▶ RECORDED DATA:
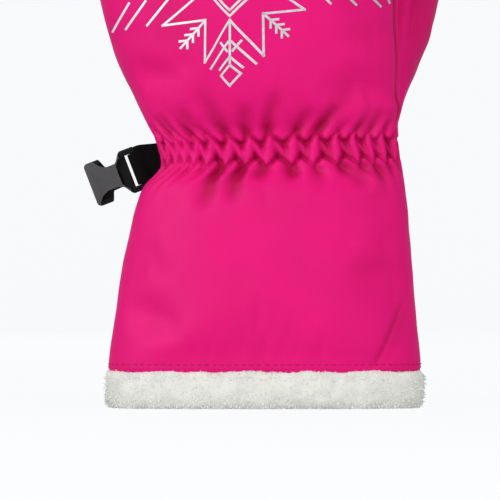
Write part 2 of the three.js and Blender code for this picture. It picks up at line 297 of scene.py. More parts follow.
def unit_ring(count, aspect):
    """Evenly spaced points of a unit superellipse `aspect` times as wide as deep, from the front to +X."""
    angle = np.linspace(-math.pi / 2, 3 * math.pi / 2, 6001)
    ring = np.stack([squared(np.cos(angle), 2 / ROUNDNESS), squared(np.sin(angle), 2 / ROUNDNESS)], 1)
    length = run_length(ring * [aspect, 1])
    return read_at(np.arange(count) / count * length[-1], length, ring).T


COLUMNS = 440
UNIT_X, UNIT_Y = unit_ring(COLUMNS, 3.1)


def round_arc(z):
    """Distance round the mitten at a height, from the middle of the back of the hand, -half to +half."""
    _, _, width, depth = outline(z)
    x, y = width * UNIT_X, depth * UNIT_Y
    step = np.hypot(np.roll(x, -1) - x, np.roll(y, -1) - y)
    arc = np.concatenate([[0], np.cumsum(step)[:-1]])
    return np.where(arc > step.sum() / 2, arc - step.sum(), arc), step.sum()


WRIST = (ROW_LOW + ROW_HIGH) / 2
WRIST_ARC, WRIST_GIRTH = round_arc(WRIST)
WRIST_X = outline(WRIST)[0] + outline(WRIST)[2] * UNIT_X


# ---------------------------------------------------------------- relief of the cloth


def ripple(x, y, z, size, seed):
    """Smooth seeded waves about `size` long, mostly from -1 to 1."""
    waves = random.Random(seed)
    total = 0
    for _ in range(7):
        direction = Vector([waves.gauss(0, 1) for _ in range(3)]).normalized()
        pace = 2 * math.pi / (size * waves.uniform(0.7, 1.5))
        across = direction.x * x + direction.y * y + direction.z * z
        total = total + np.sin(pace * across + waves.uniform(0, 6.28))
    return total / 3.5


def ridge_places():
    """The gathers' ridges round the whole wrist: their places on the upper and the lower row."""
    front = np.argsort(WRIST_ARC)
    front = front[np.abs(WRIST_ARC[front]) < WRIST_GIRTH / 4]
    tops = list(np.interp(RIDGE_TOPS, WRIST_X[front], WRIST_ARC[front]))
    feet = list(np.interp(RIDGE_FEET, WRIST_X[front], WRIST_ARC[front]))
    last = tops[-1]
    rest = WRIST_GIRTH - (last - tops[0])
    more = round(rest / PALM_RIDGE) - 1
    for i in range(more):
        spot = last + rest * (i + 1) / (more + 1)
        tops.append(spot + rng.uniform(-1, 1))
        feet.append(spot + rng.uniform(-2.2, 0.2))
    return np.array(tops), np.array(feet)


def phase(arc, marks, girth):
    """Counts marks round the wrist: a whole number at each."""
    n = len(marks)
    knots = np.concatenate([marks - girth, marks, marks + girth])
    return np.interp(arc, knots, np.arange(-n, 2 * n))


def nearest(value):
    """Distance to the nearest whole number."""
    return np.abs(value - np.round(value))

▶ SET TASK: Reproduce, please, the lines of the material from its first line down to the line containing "return total / 3.5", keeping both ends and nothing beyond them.

▶ PROBLEM SOLUTION:
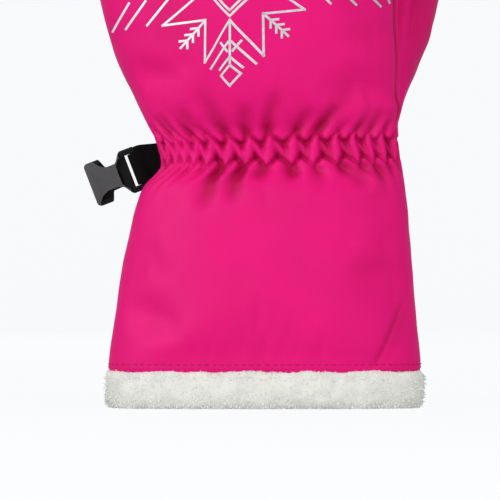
Write part 2 of the three.js and Blender code for this picture. It picks up at line 297 of scene.py. More parts follow.
def unit_ring(count, aspect):
    """Evenly spaced points of a unit superellipse `aspect` times as wide as deep, from the front to +X."""
    angle = np.linspace(-math.pi / 2, 3 * math.pi / 2, 6001)
    ring = np.stack([squared(np.cos(angle), 2 / ROUNDNESS), squared(np.sin(angle), 2 / ROUNDNESS)], 1)
    length = run_length(ring * [aspect, 1])
    return read_at(np.arange(count) / count * length[-1], length, ring).T


COLUMNS = 440
UNIT_X, UNIT_Y = unit_ring(COLUMNS, 3.1)


def round_arc(z):
    """Distance round the mitten at a height, from the middle of the back of the hand, -half to +half."""
    _, _, width, depth = outline(z)
    x, y = width * UNIT_X, depth * UNIT_Y
    step = np.hypot(np.roll(x, -1) - x, np.roll(y, -1) - y)
    arc = np.concatenate([[0], np.cumsum(step)[:-1]])
    return np.where(arc > step.sum() / 2, arc - step.sum(), arc), step.sum()


WRIST = (ROW_LOW + ROW_HIGH) / 2
WRIST_ARC, WRIST_GIRTH = round_arc(WRIST)
WRIST_X = outline(WRIST)[0] + outline(WRIST)[2] * UNIT_X


# ---------------------------------------------------------------- relief of the cloth


def ripple(x, y, z, size, seed):
    """Smooth seeded waves about `size` long, mostly from -1 to 1."""
    waves = random.Random(seed)
    total = 0
    for _ in range(7):
        direction = Vector([waves.gauss(0, 1) for _ in range(3)]).normalized()
        pace = 2 * math.pi / (size * waves.uniform(0.7, 1.5))
        across = direction.x * x + direction.y * y + direction.z * z
        total = total + np.sin(pace * across + waves.uniform(0, 6.28))
    return total / 3.5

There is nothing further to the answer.